Leah: That’s a lot of money! Better than a lot of compensation packages for upper level corporate jobs. Plus, the owner is building enterprise value, which could deliver a heck of a payday if and when they choose to sell their business some day and retire.
Ken: True enough. But analyses of hundreds of dealer financial statements show that most owners’ returns are coming in at about 9-12%.
Leah: So really most kitchen and bath owners are achieving only half their potential. That’s so sad! Why are these financial results so disappointing when consumer demand today seems to be at an all-time high?
Ken: Well, if I limited my answer to one word, it would be “time.” Dealers spend way too much time grinding away in their operations to keep up with that demand you mention. And not nearly enough time away from their businesses, learning what they don’t know about running financially successful operations. Granted designing, ordering and installing kitchens and baths is a complex and time-intensive business. But if owners made the time, they could learn about the most impactful competitive advantages that could literally turn their operations into engines for genuine wealth.
Leah: That would be time well spent. From your 40+-year perspective in the industry, what do you consider to be the key competitive advantages dealers need the time to learn, develop and implement? And how much would each fill the approximate 9-10% gap between the typical owner’s actual return and his or her potential return?
Ken: Great questions! Without a doubt, the very first advantage would be financial know-how. Numbers run a business. The most successful entrepreneurs understand their financial statements and use them to make intelligent business decisions, always advancing their operations forward. It gives them visibility and maneuverability. Plus, the insights and confidence if they choose to pursue economies of scale where certain functions – like marketing, buying and accounting – are centralized to serve satellite showrooms that are supremely profitable.

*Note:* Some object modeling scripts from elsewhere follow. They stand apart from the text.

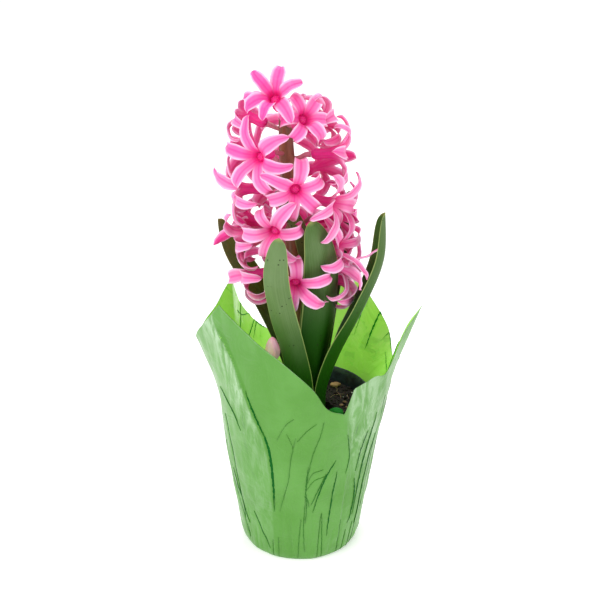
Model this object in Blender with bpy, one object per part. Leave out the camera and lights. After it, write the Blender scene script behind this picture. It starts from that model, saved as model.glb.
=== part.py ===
"""A flowering hyacinth in a round nursery pot, stood in a gathered green film cover.

Metres, +Z up. The origin is the middle of the cover's flat base, and -Y is the front.
Lists of places are in centimetres and are scaled as they are read.
"""
import math
import random

import bmesh
import bpy
from mathutils import Matrix, Vector
from mathutils.bvhtree import BVHTree

CM = 0.01
MM = 0.001
SEAT_GAP = 0.3 * MM           # clearance between two pieces that touch
UP = Vector((0.0, 0.0, 1.0))

# Film cover
FILM = 0.75 * MM              # modelled thickness of the film
FILM_COLUMN_ANGLE = 7.5       # widest angle between two columns, in degrees
FILM_BASE_RADIUS = 3.85 * CM
FILM_WALL_RADIUS = 4.08 * CM  # the wall's line carried down to the base
FILM_WALL_SLOPE = 0.148       # radius gained for each unit of height
FILM_RING_HEIGHT = 10.7 * CM  # where the film passes the pot's rim and the flaps begin
FILM_WALL_HEIGHTS = [0.0, 0.25, 0.9, 2.2, 4.0, 6.2, 8.5]          # cm, up to the ring
FILM_FLAP_STEPS = [0.0, 0.17, 0.34, 0.52, 0.7, 0.86, 1.0]
FILM_PLEAT = 1.5 * MM         # how far a pleat stands in or out near the base
FILM_PLEAT_FADE = [1.0, 0.45, 0.4, 0.1]   # its share at the base, below and above the ring, at the edge
FILM_TUCK = 0.5 * MM          # the lowest folds are tucked in under the base
FILM_CREASE = 0.8 * MM        # broad dents of the flaps
FILM_FLARE = 1.2              # above 1 the flaps open mostly near their tips
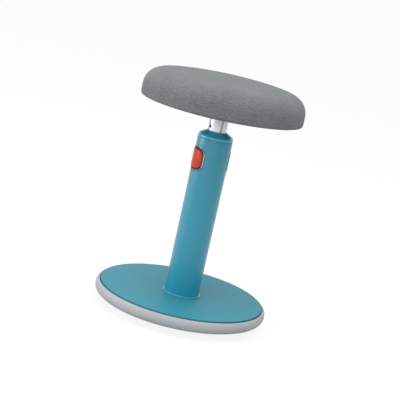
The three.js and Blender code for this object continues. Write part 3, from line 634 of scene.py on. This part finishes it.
# column, its window, button and cap
latchPlan = {
    "angle": math.radians(204.5), "level": 337.07, "coverRise": 2.1,
    "columnRadius": 37.35, "bore": 34.35, "lowBore": 33, "ledge": 297.57, "columnSides": 192,
    "window": (24, 23.75, 13.6), "cutDepth": 25, "cutRadius": 45,
    "surround": (26.6, 26.4, 16), "surroundDepth": 1.9, "surroundFlare": 0.4,
    "surroundTool": 4, "surroundReach": 38, "surroundHalf": 34,
    "lipOutside": (24.9, 24.75, 14.4), "lipWidth": 0.65, "lipProud": -0.05, "lipEdge": 0.3,
    "frame": (23.7, 23.45, 13.3), "frameOpening": (22.9, 19.9, 11.8), "frameEdge": 0.5,
    "frameRadius": 37.8, "frameDepth": 3.45,
    "button": (22.5, 19.5, 11.6), "buttonRadius": 38.9, "buttonBack": 29.2, "buttonEdge": 0.8,
    "cover": (23, 21.8, 12), "coverRadius": 38.4, "coverDepth": 4.05, "coverEdge": 0.35, "coverGap": 0.3,
}


def flatShape(name, size, depth, edge=0):
    # rounded rectangle that faces +X, its front at x = 0, with its front edge rounded
    halfWidth, halfHeight, corner = size
    piece = addShape(name, bpy.ops.mesh.primitive_plane_add, size=2 * mm, rotation=(0, math.radians(90), 0))
    editAll(piece)
    bpy.ops.transform.resize(value=(1, halfWidth, halfHeight), center_override=(0, 0, 0))
    bpy.ops.mesh.bevel(affect="VERTICES", offset=corner * mm, segments=10)
    selectEverything()
    bpy.ops.mesh.extrude_region_move(TRANSFORM_OT_translate={"value": (-depth * mm, 0, 0)})
    faceOutwards()
    if edge:
        pickCorners(lambda place: place.x > -0.001)
        bpy.ops.mesh.bevel(affect="EDGES", offset=edge * mm, segments=roundSteps)
    leaveEdit()
    return piece


def sliceAcross(piece, reach=30):
    # upright cuts 1.6 mm apart, off the shape's own corners, so that it can follow the column
    workOn(piece)
    for place in np.arange(-reach + 0.37, reach, 1.6):
        selectEverything()
        bpy.ops.mesh.bisect(plane_co=(0, place * mm, 0), plane_no=(0, 1, 0))
    leaveEdit()


def pressOnColumn(piece, radius, opposite=False, backKept=-math.inf):
    # pushes the shape on to a cylinder of this radius; what lies behind backKept stays flat
    places = cornersOf(piece)
    curved = np.sqrt((radius * mm) ** 2 - places[:, 1] ** 2)
    places[:, 0] += np.where(places[:, 0] < backKept * mm, radius * mm, curved)
    places[:, 2] += (latchPlan["level"] + latchPlan["coverRise"] * opposite) * mm
    setCorners(piece, places)
    turnAbout(piece, latchPlan["angle"] + math.pi * opposite)


def makeColumn(plan):
    low, high = levels("outer_column")
    points = [(plan["lowBore"], low), (plan["columnRadius"], low, 0.3), (plan["columnRadius"], high, 0.9),
              (plan["bore"], high, 0.3), (plan["bore"], plan["ledge"]), (plan["lowBore"], plan["ledge"])]
    piece = turnedPiece("columnTube", points, plan["columnSides"])
    window = flatShape("windowCutter", plan["window"], plan["cutDepth"])
    pressOnColumn(window, plan["cutRadius"], backKept=math.inf)
    tool = plan["surroundTool"]
    shallow = flatShape("surroundCutter", plan["surround"], tool)
    workOn(shallow)
    pickCorners(lambda place: place.x > -0.001)
    grown = 1 + tool * plan["surroundFlare"] / plan["surround"][0]
    bpy.ops.transform.resize(value=(1, grown, grown), center_override=(0, 0, 0))
    leaveEdit()
    sliceAcross(shallow, plan["surroundReach"])
    floor = plan["columnRadius"] - plan["surroundDepth"]
    places = cornersOf(shallow)
    aside = np.minimum(np.abs(places[:, 1]), plan["surroundHalf"] * mm)
    places[:, 0] += tool * mm + np.sqrt((floor * mm) ** 2 - aside ** 2)
    places[:, 2] += plan["level"] * mm
    setCorners(shallow, places)
    turnAbout(shallow, plan["angle"])
    coverHole = tuple(size + plan["coverGap"] for size in plan["cover"])
    coverWindow = flatShape("coverCutter", coverHole, plan["cutDepth"])
    pressOnColumn(coverWindow, plan["cutRadius"], opposite=True, backKept=math.inf)
    for cutter in (shallow, window, coverWindow):
        carve(piece, cutter)
    dress(piece, "teal_plastic", "root", "outer_column")


def openFrame(name, outside, inside, depth, edge):
    # flat frame with its opening, cut across so that it can bend
    piece = flatShape(name, outside, depth, edge)
    opening = flatShape("openingCutter", inside, 20)
    moveMesh(opening, (10 * mm, 0, 0))
    carve(piece, opening)
    sliceAcross(piece)
    return piece


def makeWindowLip(plan):
    # thin pale trim ring round the window, inside the shallow surround
    floor = plan["columnRadius"] - plan["surroundDepth"]
    top = plan["columnRadius"] + plan["lipProud"]
    inside = tuple(size - plan["lipWidth"] for size in plan["lipOutside"])
    piece = openFrame("windowLip", plan["lipOutside"], inside, top - floor, plan["lipEdge"])
    pressOnColumn(piece, top)
    dress(piece, "satin_aluminium", "root", finish=trimSteel, degrees=40)


def makeButtonFrame(plan):
    piece = openFrame("buttonFrame", plan["frame"], plan["frameOpening"],
                      plan["frameDepth"], plan["frameEdge"])
    pressOnColumn(piece, plan["frameRadius"])
    dress(piece, "black_plastic", "root", "button_bezel")


def makeButton(plan):
    depth = plan["buttonRadius"] - plan["buttonBack"]
    piece = flatShape("pushButton", plan["button"], depth, plan["buttonEdge"])
    sliceAcross(piece)
    pressOnColumn(piece, plan["buttonRadius"], backKept=-depth / 2)
    dress(piece, "red_plastic", "release", "release_button")


def makeLatchCover(plan):
    piece = flatShape("latchCover", plan["cover"], plan["coverDepth"], plan["coverEdge"])
    sliceAcross(piece)
    pressOnColumn(piece, plan["coverRadius"], opposite=True)
    dress(piece, "teal_plastic", "root", "latch_cover")


springPlan = {"radius": 3.2, "wire": 0.35, "turns": 4, "sides": 12, "steps": 32, "travel": 4.5}


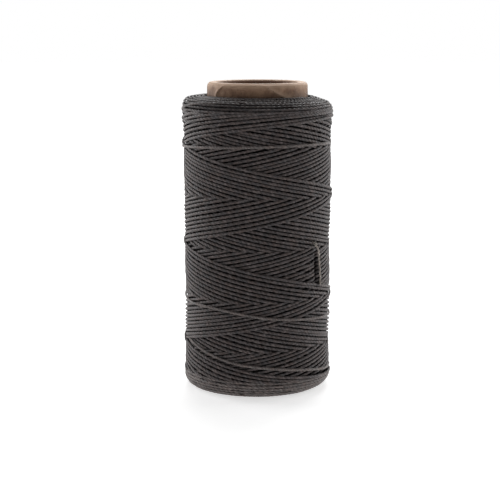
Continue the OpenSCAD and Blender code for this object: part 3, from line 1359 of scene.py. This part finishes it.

Leah: I have been at SEN for just over five years now, but I know firsthand that very few owners truly know what their financial statements say about their operations. So once owners understand what financial metrics must be achieved to make a solid net profit year after year, they will be able to create a strategic plan for building their businesses into those engines for wealth. For you, mastering the financial side of the business seems to be pivotal to achieving this goal.
Ken: Yes, it is. In my view, that skill alone will close the 9-10 point gap by one-third. A close second important advantage would be purchasing power. Typically, in Europe, 90% of the dealers belonged to one and buy over 75% of their products from them. As a result, dealer gross profit margins averaged 47%. By contrast, fewer than 7% of the estimated 6,000 American kitchen and bath dealers today belong to one of four buying groups.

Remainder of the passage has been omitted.